### Stated problem
Include in the output exactly the lines from the opening of the data through the line containing "const SHOULDER_RINGS = 7;", and nothing more.

### Data
-- START --

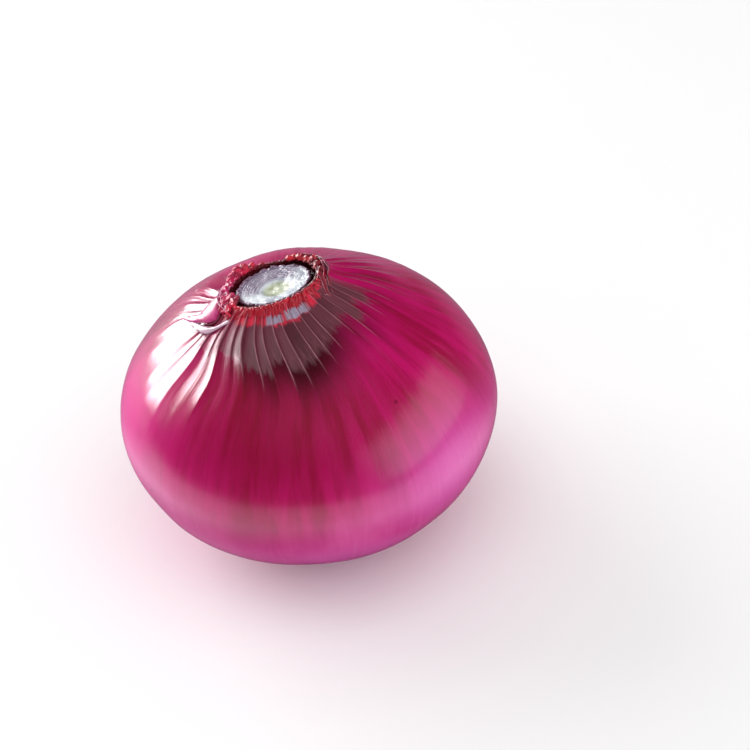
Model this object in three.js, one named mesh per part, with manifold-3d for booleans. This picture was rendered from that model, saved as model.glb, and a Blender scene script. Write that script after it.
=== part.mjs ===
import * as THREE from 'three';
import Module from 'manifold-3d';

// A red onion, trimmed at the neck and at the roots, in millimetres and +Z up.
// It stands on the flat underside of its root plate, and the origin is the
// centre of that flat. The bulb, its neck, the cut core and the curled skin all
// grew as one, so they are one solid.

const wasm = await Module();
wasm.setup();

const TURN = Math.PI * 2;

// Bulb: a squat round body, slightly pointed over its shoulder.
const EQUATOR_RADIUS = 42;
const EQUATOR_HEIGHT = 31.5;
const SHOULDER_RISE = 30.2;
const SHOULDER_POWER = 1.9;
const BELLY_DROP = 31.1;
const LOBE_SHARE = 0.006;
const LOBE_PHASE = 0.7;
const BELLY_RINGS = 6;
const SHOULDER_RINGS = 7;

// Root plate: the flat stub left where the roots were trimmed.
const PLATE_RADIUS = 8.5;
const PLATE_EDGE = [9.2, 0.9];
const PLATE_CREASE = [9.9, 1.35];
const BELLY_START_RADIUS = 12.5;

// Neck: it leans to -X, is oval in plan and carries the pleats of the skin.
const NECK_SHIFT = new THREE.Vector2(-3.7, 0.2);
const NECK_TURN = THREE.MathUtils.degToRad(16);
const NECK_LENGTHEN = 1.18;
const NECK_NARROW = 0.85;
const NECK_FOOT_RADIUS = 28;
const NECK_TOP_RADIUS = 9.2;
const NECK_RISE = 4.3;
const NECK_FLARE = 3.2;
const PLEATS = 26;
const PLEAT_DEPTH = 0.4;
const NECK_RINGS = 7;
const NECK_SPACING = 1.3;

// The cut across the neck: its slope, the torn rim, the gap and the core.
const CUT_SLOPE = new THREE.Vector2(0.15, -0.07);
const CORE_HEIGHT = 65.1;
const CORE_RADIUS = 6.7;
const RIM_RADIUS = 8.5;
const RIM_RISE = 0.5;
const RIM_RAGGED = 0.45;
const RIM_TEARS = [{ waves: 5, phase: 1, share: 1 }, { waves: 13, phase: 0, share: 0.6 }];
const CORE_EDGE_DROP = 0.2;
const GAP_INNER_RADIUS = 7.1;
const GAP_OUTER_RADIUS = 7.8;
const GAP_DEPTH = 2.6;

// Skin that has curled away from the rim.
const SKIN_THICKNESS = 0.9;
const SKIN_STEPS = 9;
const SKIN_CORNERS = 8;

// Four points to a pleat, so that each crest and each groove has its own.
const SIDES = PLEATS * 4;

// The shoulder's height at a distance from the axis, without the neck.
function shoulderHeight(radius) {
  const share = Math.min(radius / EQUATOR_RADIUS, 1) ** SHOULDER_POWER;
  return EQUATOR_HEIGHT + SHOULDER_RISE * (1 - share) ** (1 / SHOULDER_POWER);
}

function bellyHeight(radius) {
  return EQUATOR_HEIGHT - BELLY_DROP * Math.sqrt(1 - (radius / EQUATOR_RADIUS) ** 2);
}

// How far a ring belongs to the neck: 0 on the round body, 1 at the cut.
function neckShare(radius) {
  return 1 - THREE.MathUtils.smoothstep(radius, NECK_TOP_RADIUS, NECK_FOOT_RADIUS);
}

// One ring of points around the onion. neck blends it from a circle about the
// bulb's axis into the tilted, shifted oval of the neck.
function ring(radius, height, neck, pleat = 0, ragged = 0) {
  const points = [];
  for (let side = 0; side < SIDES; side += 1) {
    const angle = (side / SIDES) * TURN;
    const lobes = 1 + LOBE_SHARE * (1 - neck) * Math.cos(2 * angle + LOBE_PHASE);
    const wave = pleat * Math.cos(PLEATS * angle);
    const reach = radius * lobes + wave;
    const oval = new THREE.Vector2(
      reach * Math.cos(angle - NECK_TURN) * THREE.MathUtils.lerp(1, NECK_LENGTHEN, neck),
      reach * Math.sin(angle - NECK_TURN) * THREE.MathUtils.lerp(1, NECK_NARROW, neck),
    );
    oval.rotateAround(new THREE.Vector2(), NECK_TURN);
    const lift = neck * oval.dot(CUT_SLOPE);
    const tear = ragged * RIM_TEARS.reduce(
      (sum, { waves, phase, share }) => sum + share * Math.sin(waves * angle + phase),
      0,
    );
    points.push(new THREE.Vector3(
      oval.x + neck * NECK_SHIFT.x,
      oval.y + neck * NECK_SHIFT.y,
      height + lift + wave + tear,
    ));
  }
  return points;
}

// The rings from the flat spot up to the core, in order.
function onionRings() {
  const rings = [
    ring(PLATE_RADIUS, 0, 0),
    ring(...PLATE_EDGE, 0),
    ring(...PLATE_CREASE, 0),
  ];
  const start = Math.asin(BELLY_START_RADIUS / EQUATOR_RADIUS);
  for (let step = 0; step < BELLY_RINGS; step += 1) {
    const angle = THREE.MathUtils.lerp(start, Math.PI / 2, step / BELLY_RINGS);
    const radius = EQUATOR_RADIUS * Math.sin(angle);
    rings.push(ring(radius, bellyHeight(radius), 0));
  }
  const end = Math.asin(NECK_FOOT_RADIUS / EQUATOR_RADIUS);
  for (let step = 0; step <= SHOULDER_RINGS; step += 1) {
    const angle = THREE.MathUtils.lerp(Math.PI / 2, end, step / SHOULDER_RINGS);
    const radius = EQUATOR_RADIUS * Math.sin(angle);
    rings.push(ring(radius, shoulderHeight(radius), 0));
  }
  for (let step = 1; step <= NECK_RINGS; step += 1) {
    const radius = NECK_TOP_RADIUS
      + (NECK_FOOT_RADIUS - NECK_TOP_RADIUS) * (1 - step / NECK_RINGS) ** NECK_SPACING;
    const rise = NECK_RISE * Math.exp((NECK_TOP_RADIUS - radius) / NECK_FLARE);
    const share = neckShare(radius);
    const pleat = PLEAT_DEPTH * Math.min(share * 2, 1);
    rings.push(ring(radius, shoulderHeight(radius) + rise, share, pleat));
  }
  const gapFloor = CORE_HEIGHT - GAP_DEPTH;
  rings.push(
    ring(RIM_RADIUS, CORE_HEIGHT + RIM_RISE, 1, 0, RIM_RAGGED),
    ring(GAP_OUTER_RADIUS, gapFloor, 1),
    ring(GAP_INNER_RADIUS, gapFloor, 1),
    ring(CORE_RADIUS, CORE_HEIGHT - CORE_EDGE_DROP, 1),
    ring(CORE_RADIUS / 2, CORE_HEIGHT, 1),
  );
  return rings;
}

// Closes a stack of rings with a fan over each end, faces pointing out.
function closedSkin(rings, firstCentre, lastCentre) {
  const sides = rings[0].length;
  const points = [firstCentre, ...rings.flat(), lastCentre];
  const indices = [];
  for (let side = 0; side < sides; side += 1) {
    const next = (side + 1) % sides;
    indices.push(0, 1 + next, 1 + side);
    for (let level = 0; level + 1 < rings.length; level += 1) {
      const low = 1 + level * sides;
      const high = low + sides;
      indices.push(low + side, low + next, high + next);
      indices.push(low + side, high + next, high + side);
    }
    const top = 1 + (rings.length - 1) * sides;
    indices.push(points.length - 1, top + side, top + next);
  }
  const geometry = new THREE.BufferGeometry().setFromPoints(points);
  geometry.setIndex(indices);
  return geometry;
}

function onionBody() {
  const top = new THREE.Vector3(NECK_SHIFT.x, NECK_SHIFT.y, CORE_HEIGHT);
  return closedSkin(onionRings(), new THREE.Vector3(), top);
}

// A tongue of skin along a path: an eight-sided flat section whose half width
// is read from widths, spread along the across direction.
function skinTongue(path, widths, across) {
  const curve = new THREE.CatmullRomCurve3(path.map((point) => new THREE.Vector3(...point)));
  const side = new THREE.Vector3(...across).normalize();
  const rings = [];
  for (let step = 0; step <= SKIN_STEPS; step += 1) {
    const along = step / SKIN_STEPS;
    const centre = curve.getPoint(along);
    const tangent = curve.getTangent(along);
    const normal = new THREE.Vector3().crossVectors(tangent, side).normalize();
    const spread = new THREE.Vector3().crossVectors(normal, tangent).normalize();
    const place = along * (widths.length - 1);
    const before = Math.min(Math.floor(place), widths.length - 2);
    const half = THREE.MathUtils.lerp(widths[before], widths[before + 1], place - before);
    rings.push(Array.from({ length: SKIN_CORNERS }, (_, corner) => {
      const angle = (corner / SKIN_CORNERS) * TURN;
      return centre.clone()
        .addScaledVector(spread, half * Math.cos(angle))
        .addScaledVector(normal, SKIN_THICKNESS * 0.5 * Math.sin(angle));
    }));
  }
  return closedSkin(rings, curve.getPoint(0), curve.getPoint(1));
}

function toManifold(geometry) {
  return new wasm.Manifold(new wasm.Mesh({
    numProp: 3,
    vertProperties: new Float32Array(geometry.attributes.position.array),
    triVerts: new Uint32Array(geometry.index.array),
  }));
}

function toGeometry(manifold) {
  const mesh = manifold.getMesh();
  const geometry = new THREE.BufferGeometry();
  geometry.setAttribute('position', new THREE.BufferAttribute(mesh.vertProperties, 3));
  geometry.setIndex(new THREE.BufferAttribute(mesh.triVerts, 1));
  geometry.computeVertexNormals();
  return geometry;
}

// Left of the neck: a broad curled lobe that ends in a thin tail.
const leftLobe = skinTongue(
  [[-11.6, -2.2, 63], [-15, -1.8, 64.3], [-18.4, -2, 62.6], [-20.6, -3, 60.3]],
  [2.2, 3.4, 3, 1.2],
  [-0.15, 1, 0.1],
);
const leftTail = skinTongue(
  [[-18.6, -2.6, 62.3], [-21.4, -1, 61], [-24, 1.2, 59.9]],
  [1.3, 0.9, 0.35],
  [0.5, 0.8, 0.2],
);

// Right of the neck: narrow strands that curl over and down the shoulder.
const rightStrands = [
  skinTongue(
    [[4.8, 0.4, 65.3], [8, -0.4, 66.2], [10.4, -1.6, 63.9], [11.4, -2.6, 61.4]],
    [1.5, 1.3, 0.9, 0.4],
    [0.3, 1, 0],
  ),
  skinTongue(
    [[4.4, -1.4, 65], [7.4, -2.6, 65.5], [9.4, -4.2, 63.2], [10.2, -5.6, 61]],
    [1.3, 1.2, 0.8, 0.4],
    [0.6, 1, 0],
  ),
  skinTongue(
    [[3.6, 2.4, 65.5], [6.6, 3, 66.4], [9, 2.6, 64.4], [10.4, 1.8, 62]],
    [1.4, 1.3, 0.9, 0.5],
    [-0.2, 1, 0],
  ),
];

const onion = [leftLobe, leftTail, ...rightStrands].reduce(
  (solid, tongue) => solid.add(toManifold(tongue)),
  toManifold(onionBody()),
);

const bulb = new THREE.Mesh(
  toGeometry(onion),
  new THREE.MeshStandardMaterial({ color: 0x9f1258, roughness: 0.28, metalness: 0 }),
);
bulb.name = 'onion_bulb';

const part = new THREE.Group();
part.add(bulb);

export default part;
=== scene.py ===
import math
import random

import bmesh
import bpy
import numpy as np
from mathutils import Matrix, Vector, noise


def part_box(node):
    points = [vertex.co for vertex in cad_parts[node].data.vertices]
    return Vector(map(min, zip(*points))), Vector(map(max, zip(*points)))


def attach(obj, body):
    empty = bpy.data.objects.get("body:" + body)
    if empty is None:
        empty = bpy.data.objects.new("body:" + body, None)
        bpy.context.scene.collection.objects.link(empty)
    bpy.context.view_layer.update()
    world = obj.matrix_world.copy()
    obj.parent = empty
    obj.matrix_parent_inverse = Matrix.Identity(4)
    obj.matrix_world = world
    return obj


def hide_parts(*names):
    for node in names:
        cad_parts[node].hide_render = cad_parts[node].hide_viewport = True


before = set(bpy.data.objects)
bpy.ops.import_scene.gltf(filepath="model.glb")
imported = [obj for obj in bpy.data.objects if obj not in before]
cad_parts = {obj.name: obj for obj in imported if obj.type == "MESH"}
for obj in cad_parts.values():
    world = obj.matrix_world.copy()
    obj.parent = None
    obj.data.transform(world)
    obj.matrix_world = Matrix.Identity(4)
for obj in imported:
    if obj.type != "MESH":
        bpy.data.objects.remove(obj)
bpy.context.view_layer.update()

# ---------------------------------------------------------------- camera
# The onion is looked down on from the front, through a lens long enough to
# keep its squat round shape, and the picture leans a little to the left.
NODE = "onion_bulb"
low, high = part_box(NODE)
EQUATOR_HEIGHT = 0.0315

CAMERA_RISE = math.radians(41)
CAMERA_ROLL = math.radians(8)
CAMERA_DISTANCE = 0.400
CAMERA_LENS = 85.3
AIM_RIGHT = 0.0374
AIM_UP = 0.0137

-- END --

### Exercise solution
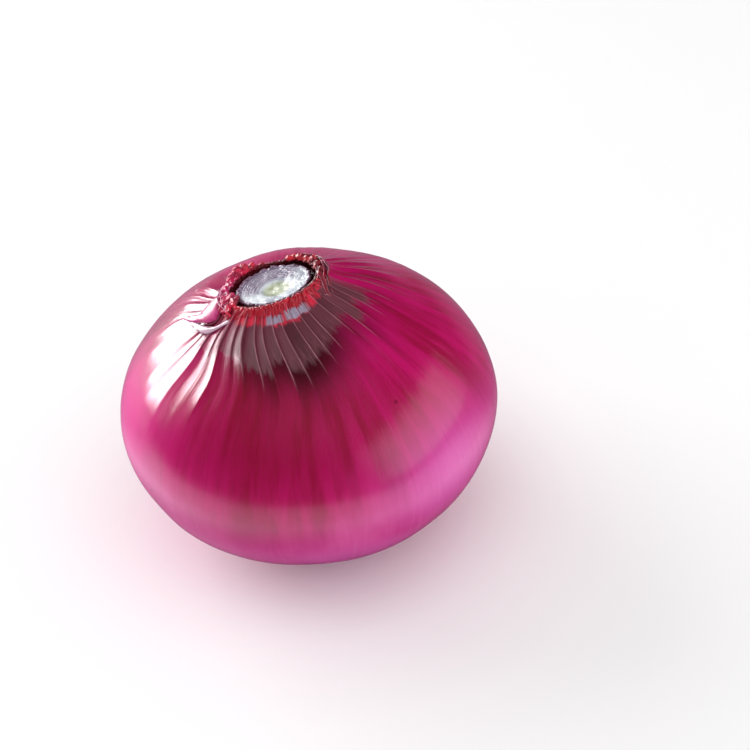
Model this object in three.js, one named mesh per part, with manifold-3d for booleans. This picture was rendered from that model, saved as model.glb, and a Blender scene script. Write that script after it.
=== part.mjs ===
import * as THREE from 'three';
import Module from 'manifold-3d';

// A red onion, trimmed at the neck and at the roots, in millimetres and +Z up.
// It stands on the flat underside of its root plate, and the origin is the
// centre of that flat. The bulb, its neck, the cut core and the curled skin all
// grew as one, so they are one solid.

const wasm = await Module();
wasm.setup();

const TURN = Math.PI * 2;

// Bulb: a squat round body, slightly pointed over its shoulder.
const EQUATOR_RADIUS = 42;
const EQUATOR_HEIGHT = 31.5;
const SHOULDER_RISE = 30.2;
const SHOULDER_POWER = 1.9;
const BELLY_DROP = 31.1;
const LOBE_SHARE = 0.006;
const LOBE_PHASE = 0.7;
const BELLY_RINGS = 6;
const SHOULDER_RINGS = 7;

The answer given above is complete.